The erosion has put farms and ranches that grow hay, corn and pumpkins and raise dairy and beef cattle at risk, according to a report compiled by an engineering firm. No one has surveyed the amount of farmland lost, but the report notes the river has moved up to 100 feet in a year in some places and has caused the loss of “tens of acres” of productive farmland. Steve Willis figures he’s been losing about an acre a year.
Terry Willis said government agencies are concerned about the erosion and are working on multi-part responses, but they need a push from legislators to seriously consider gravel-bar maintenance.
Removing gravel would require the approval of the U.S. Army Corps of Engineers and the state Department of Fish and Wildlife, Department of Ecology, Department of Natural Resources and Grays Harbor County.
“You have to kick it up to the Legislature,” Terry Willis said. “As far as I’m concerned, it needs to come from the top down.”
The Washington State Dairy Federation has made the same argument.
The federation’s executive director, Dan Wood, told lawmakers five years ago that gravel was displacing water and that while collaboration on long-range, basin-wide flood-control plans was fine, landowners needed immediate help that the bureaucracy wasn’t delivering.
“We have talked this to death for decades,” Wood told the Senate Agriculture Committee. “We are losing farmland now. We’re having homes flooded now. We need to move from discussion to action.”
Nothing has changed since then.
‘Geared for inaction’
“For whatever reasons, agencies are geared for inaction more than action,” Wood said this month. “This is a no-brainer to me.”
The Washington Legislature convened Jan. 14 for its 2019 session. Orcas and their need for more salmon will be a top priority, and environmental lobbyist Bruce Wishart said he expects that will stiffen opposition to gravel removal. “This is not the time to be rolling back protection for salmon,” he said.
On behalf of the Sierra Club, Wishart has testified against bills that included removing gravel from the Satsop River as a pilot project. Such projects could endanger salmon habitat and water quality without fixing whatever upstream land uses are sending down sediment, he said.
Also, rivers are reverting to their natural state, he said. “If you live in a floodplain, you have to understand the river moves.”
Pros and cons
The Nature Conservancy helps plan projects that seek to let rivers flow naturally while preserving farmland. The organization’s Washington Coast Community Relations Manager Garrett Dalan said gravel removal should neither be quickly embraced nor quickly discarded by planners.
“The pros and cons of something like gravel mining should be weighed at the project level,” he said.
Washington Department of Ecology shorelines manager Gordon White said the agency supports trying to redirect the Satsop River away from the Willis property. “Ecology wants to do something to support the preservation of farmland there,” he said.

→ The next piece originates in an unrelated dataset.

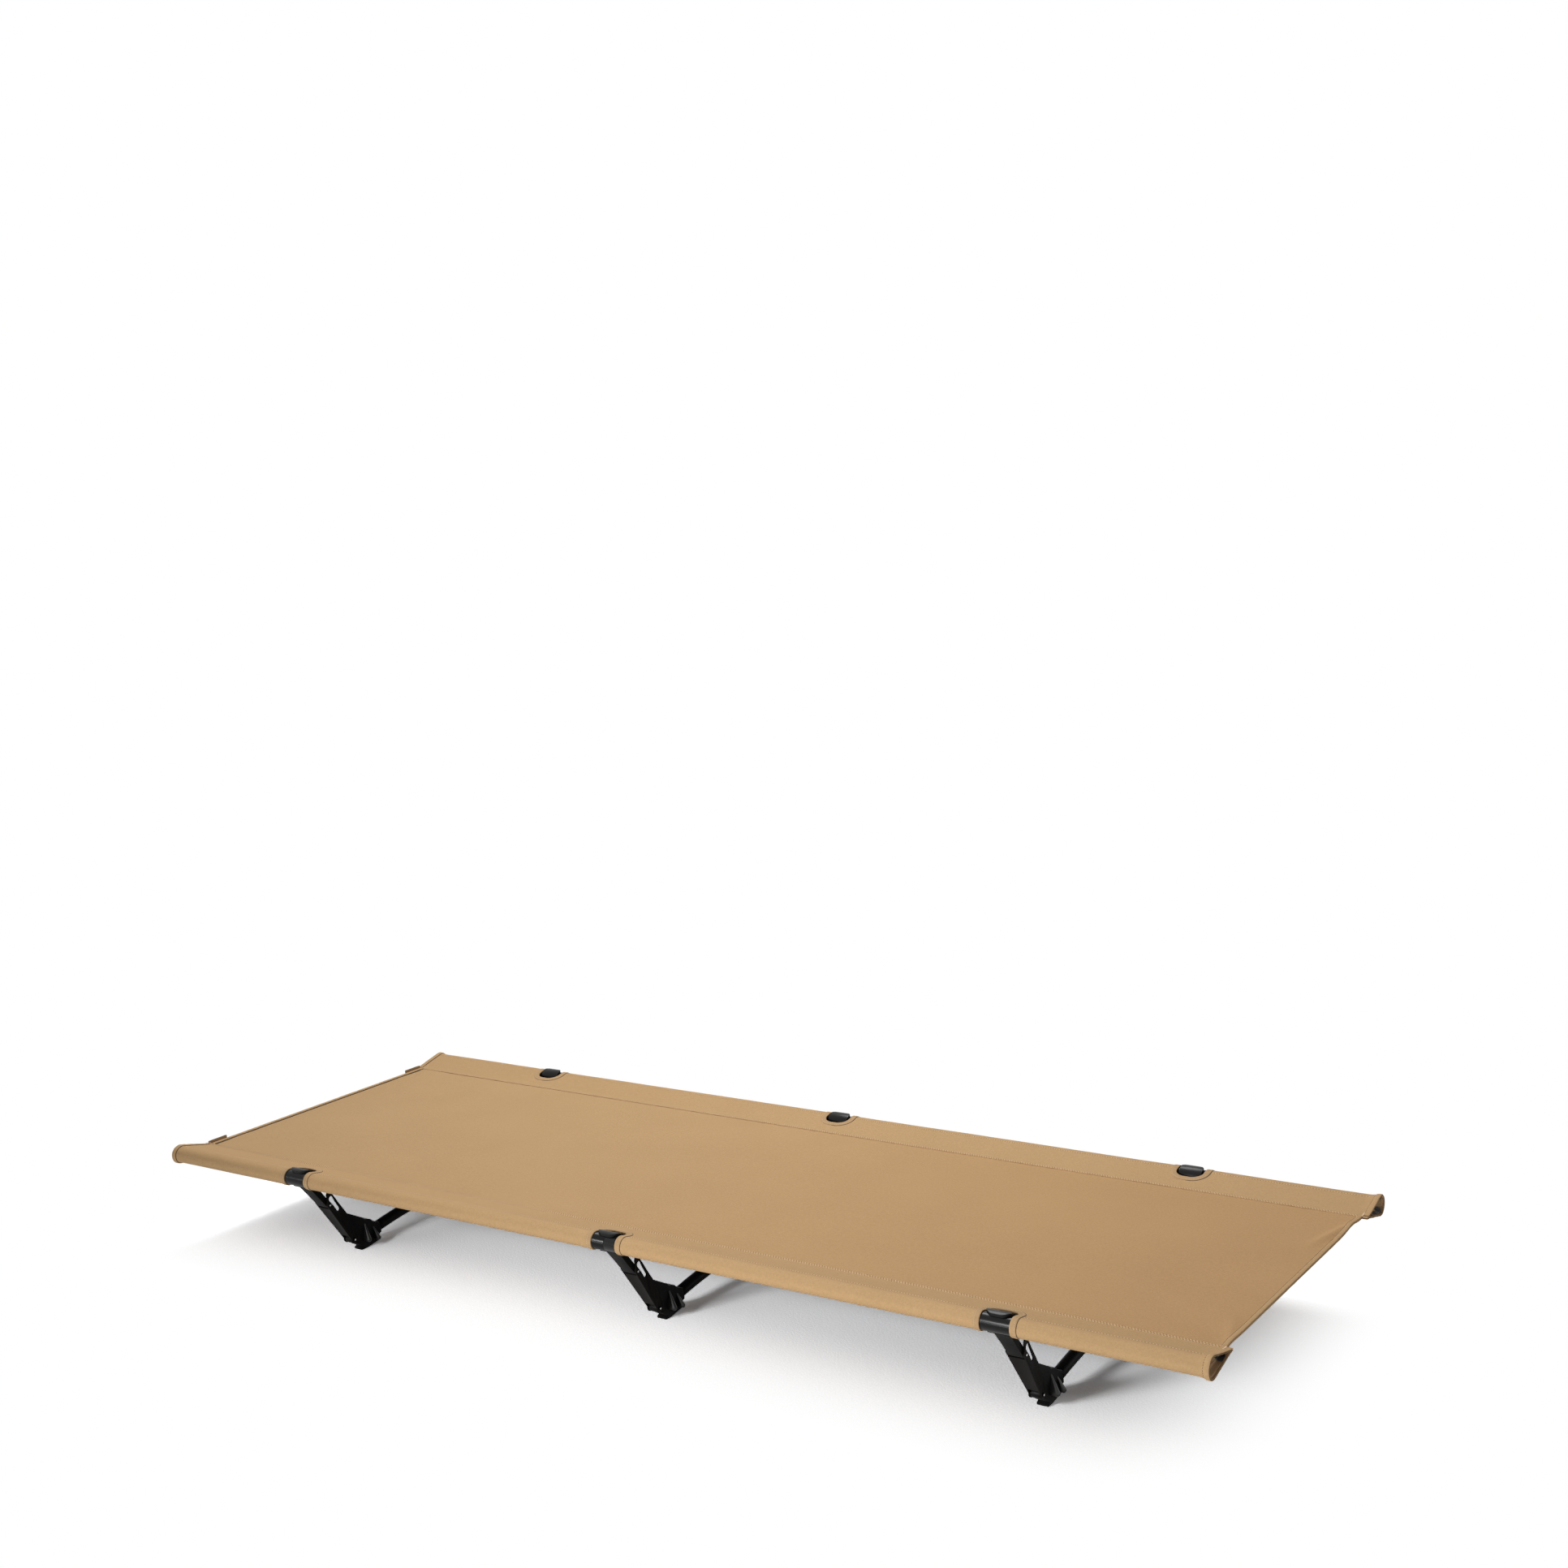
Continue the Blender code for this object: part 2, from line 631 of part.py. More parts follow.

On the larger issue of removing gravel to reduce erosion and flooding, “we think there’s no one formula on that,” White said. “We think it’s best not to have a blanket ‘yes’ or ‘no.’”

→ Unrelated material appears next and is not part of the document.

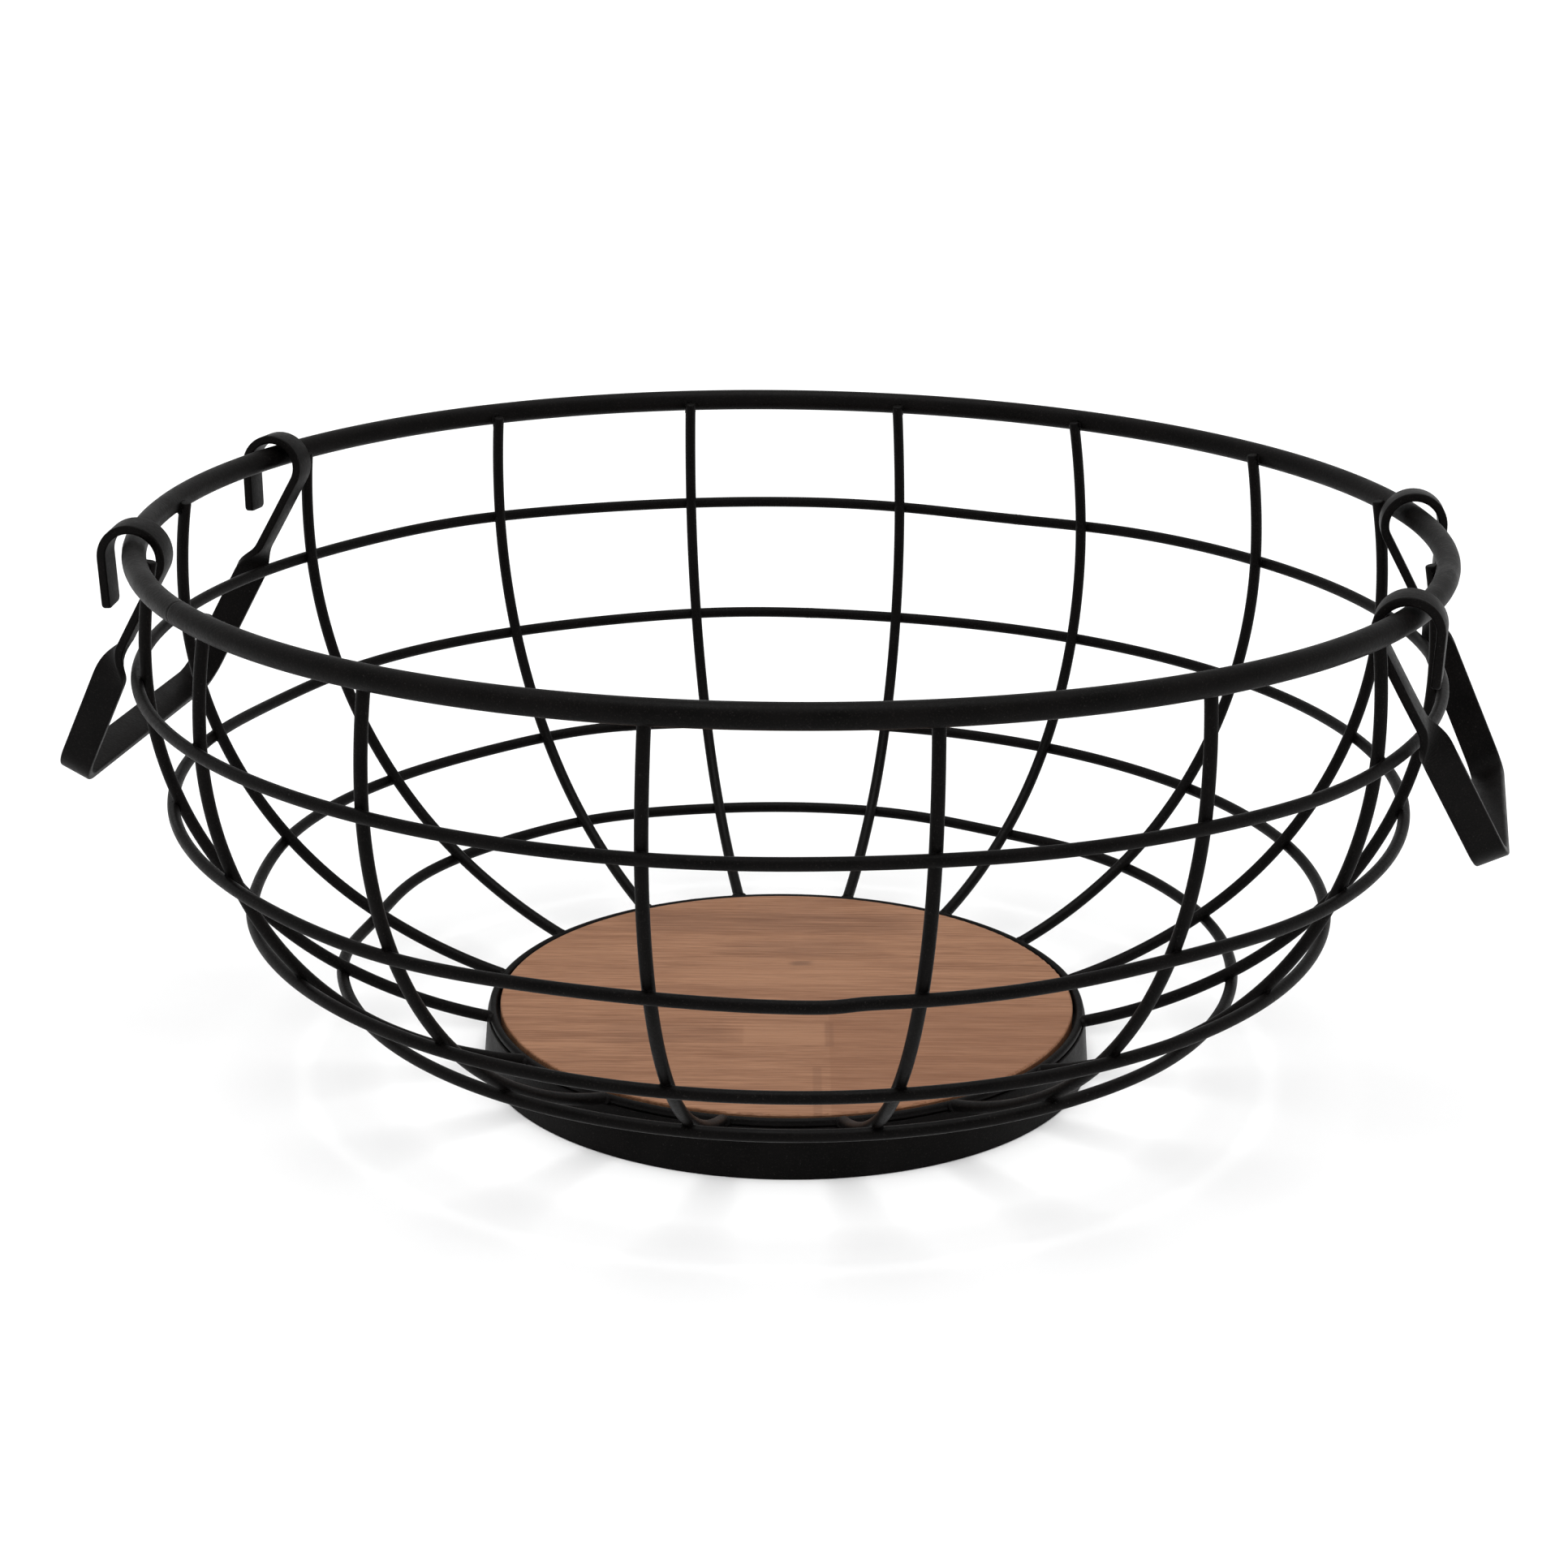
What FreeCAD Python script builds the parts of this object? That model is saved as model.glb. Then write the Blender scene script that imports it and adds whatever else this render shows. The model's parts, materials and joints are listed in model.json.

Many government agencies are involved in trying to develop a plan to stop the Satsop River from eroding farmland. No one federal, state or local agency appears to have the final responsibility.
“Bureaucracies, just by design, are risk-averse,” said Scott Boettcher, staff to the Chehalis River Basin Flood Authority.

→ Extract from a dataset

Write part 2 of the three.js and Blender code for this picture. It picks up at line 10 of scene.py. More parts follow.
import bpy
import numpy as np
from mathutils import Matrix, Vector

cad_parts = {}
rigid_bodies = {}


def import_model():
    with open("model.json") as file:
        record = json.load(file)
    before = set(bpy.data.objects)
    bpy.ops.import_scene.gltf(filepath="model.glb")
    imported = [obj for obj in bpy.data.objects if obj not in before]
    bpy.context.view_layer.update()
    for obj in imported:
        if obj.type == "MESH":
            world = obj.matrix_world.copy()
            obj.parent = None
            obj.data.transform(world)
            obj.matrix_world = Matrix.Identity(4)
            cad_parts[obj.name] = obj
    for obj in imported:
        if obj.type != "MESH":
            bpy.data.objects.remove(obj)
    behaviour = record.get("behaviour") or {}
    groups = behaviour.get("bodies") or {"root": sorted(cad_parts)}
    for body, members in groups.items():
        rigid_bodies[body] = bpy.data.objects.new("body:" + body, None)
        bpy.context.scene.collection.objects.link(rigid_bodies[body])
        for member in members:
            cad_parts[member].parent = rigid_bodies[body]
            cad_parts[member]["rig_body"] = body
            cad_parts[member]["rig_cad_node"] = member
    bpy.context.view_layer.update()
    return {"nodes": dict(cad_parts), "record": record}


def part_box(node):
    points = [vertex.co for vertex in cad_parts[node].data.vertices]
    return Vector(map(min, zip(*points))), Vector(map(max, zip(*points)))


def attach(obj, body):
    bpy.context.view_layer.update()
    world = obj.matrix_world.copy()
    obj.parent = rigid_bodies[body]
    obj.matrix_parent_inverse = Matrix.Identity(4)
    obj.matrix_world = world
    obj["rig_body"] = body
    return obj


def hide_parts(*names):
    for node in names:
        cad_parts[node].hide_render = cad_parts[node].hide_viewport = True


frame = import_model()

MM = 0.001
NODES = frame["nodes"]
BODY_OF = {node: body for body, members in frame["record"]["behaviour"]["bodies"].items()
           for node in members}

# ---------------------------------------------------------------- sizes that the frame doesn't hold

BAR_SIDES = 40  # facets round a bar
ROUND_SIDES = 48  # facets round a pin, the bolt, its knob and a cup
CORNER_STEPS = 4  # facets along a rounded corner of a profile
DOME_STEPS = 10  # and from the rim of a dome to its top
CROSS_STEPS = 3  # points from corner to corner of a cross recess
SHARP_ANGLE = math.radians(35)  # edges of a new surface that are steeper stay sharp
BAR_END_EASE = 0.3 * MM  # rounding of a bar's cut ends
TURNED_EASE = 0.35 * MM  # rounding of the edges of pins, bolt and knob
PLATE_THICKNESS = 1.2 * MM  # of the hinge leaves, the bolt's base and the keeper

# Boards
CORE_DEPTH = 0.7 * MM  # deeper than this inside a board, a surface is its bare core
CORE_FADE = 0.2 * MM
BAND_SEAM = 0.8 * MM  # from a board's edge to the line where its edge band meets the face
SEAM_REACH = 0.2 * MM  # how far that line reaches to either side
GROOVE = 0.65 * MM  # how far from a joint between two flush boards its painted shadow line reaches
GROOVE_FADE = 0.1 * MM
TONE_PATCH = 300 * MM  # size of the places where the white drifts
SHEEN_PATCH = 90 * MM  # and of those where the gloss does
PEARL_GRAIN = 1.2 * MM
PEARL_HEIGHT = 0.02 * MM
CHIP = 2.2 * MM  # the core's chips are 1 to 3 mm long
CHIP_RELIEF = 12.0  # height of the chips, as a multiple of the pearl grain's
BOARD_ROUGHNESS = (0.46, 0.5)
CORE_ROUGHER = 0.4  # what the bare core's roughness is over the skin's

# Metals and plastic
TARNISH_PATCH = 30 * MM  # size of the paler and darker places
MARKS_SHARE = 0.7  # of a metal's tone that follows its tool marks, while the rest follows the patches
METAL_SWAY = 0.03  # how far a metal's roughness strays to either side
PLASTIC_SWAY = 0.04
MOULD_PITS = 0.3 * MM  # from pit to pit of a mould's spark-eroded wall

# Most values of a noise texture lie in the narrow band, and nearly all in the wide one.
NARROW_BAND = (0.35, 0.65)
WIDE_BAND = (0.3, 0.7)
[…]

Three counties and several cities formed the flood authority after widespread flooding in 2007 in the Chehalis River Basin. The Satsop River drains into the Chehalis River.
Boettcher said the basin would be a “great testing ground” to try gravel removal “with a tremendous amount of oversight.”
“I think to be bold, we need legislative action,” he said.
This year, logs and rocks may be tied together and placed on the riverbank. The idea is the river would embed the logs and rocks into the dirt and shore up the bank. At this time, however, there is no money, permits or plan for doing that.
Gravel removal
Gravel removal is not part of any short- or long-term tentative plan.
“The basic reason is removing gravel is not easily permitted,” said Grays Harbor Conservation District watershed restoration program manager Tom Kollasch. “We’re trying to work in the realm of possibility.
“The way we’re managing rivers has changed. I know that’s frustrating to Steve,” he said. “We understand what he’s saying.
“They are losing tons of good farmland,” Kollasch said. “Steve is right. There is a lot of gravel at the lower end.”
Besides damaging fish habitat, other objections to removing gravel include concerns that taking out rocks will speed river flows and make them more destructive. Another objection is that gravel will have to be removed repeatedly and still won’t fix upriver and downriver flooding problems.
“We’re trying to build a plan that looks at the river at a broader level,” Kollasch said.
House Agriculture and Natural Resources Committee Chairman Brian Blake has toured the erosion-prone stretch of the Satsop River. It’s in his district.
“We’ve got a bunch of competing interests, and I haven’t heard a good short-term solution yet,” said Blake, D-Aberdeen. “I’m supportive of gravel management. We could certainly try again.”
Hobbs, the legislator from Snohomish County, said he introduced bills because a constituent was losing his land. “It was so sad to hear it,” he said.
Hobbs said he “burned up so much political capital” trying to get his bills passed. The last time he tried, he got the Department of Fish and Wildlife to support it, and the bill passed the Senate.
“I thought I was going to win,” he said. Then he ran into “a giant brick wall” of opposition from environmental groups.
“There are some sad stories, and I can’t get any movement.”
So he has left the matter alone for a couple of years.
“You know, if I can get some grass-roots support going, I wouldn’t mind doing it again,” he said. “Maybe we should try again.”